Da ich historische Romane und Krimis sehr gerne lese, gehört Petra Schier schon seit vielen Jahren zu meinen Lieblingsautorinnen dieses Genres, denn sie hat nicht nur einen sehr bildhaften Schreibstil, sondern schafft dazu lebensechte Romanfiguren und eine zeitgemäße Atmosphäre, die reichlich historisches Flair verströmt.
Ihr aktueller Roman führt die Leser ins kleine beschauliche Städtchen Rheinbach, wie auch schon in „Der Hexenschöffe“.
Diesmal ist es jedoch nicht der Hexenwahn, der die Stadt in Atem hält. Nun sind es die Holländer, die nicht mehr fern sind und wegen des andauernden Krieges, durch die Stadt ziehen wollen. Der französische König hat nämlich, die Holländer, zusammen mit seinen Verbündeten angegriffen, doch diese leisten erbitterte Gegenwehr.
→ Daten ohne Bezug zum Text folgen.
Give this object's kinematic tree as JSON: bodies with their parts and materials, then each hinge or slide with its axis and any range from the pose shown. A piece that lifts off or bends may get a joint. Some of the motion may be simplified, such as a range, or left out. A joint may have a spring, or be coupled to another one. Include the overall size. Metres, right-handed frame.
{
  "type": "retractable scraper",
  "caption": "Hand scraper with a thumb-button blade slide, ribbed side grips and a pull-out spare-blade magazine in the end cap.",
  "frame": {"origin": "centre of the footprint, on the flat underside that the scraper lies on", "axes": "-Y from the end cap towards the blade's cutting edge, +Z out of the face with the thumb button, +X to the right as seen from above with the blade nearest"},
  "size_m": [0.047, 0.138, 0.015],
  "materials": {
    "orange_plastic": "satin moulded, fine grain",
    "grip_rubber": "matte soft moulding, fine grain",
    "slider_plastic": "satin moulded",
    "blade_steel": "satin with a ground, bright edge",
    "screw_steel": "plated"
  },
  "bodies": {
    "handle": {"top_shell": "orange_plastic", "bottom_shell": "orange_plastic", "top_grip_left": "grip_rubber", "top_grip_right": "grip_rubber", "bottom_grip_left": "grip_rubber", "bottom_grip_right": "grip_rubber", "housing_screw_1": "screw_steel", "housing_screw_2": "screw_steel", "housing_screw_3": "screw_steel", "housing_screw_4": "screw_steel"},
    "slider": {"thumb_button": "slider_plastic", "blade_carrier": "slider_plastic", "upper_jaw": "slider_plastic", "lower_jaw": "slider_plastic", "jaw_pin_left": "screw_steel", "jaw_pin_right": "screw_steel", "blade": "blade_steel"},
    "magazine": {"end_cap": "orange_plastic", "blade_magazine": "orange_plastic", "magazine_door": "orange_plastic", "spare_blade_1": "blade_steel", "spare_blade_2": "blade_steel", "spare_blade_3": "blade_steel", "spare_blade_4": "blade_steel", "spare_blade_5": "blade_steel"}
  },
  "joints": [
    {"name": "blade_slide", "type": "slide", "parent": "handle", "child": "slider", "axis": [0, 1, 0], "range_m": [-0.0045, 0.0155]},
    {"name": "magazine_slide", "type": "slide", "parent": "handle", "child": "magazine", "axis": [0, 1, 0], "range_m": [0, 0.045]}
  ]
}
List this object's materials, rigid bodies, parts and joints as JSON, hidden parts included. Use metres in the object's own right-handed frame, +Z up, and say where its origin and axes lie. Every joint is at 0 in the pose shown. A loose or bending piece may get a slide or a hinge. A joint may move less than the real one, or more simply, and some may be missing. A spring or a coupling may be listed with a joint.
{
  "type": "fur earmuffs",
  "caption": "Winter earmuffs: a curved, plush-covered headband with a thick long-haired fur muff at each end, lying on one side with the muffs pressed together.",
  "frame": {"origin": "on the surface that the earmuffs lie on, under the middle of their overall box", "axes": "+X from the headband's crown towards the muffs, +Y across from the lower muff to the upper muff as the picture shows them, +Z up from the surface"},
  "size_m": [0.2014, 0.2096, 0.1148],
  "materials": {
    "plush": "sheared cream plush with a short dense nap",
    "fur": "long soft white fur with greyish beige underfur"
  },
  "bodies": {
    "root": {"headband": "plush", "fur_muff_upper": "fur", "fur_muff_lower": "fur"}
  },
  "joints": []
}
Die politische Situation ist unübersichtlich geworden in diesem Krieg und fast ganz Europa involviert. Auch die Figuren dieses Romans, bekommen die Folgen des Krieges zu spüren, doch steht in dieser Geschichte, die private Entwicklung der Akteure, ihre Beziehung zueinander, dabei eindeutig im Fokus. Und die Romanfiguren sind interessante Charaktere. Da wäre beispielsweise Madlen, die Tochter eines Tuchhändlers, die seitdem ihr Vater einen schweren Unfall hatte, die Geschäfte fast selbstständig führt, die beruflich so gewitzt und überlegen agiert, andererseits in Liebesdingen dermaßen unbedarft und naiv ist, dass sie den Beschützerinstinkt im Leser weckt.
Lucas, der geläuterte Tunichgut und Peter, Madlens ehrenvolle Gatte in spe, tragen einige interessante Geheimnisse mit sich herum und machen diese Dreiecksbeziehung zu einem spannenden Lesestoff, der von ansprechenden Liebeszenen untermalt wird. Man weiß, dass Madlen am Ende einen der beiden Männer erwählen muss und ihre Wahl ist keinesfalls überraschend zu nennen, doch bis es so weit ist, müssen die Romanfiguren ein lesenswertes und spannendes Abenteuer überstehen. Und auch die Dialoge von Madlen und Lucas sind sehr amüsant geschrieben.
So weit, so gut, doch wieso habe ich diesmal nicht die volle Punktzahl vergeben, obwohl mir „Flammen und Seide“, so gut gefallen hat?
Mit Verlaub, wir schreiben in diesem Roman das Jahr 1673 und in dieser Zeit waren die Menschen einfach nicht so modern eingestellt, wenn es um die Liebe, Ehre und gegebene Versprechen ging. Zwar mag es durchaus liebevolle Eltern gegeben haben, doch waren selbst die an gegebene Versprechen gebunden. Nicht nur Madlens Eltern reagieren dermaßen verständnisvoll, auch Peter und selbst Lucas haben dermaßen fortschrittliche Ansichten, was einerseits löblich ist, andererseits völlig unrealistisch erscheint. So sehr ich happyendlastige Lektüre auch liebe, ich finde, die Autorin hätte Madlen, Peter und Lucas ruhig ein wenig mehr vom Schicksal beuteln lassen können, schon allein um der Glaubwürdigkeit willen. Dies ist jedoch nur ein kleiner Kritikpunkt meinerseits.
Kurz gefasst. Lesenswerter Schmöker, zur Zeit des Niederländisch-Französischen Krieges spielend, der reichlich historisches Flair versprüht.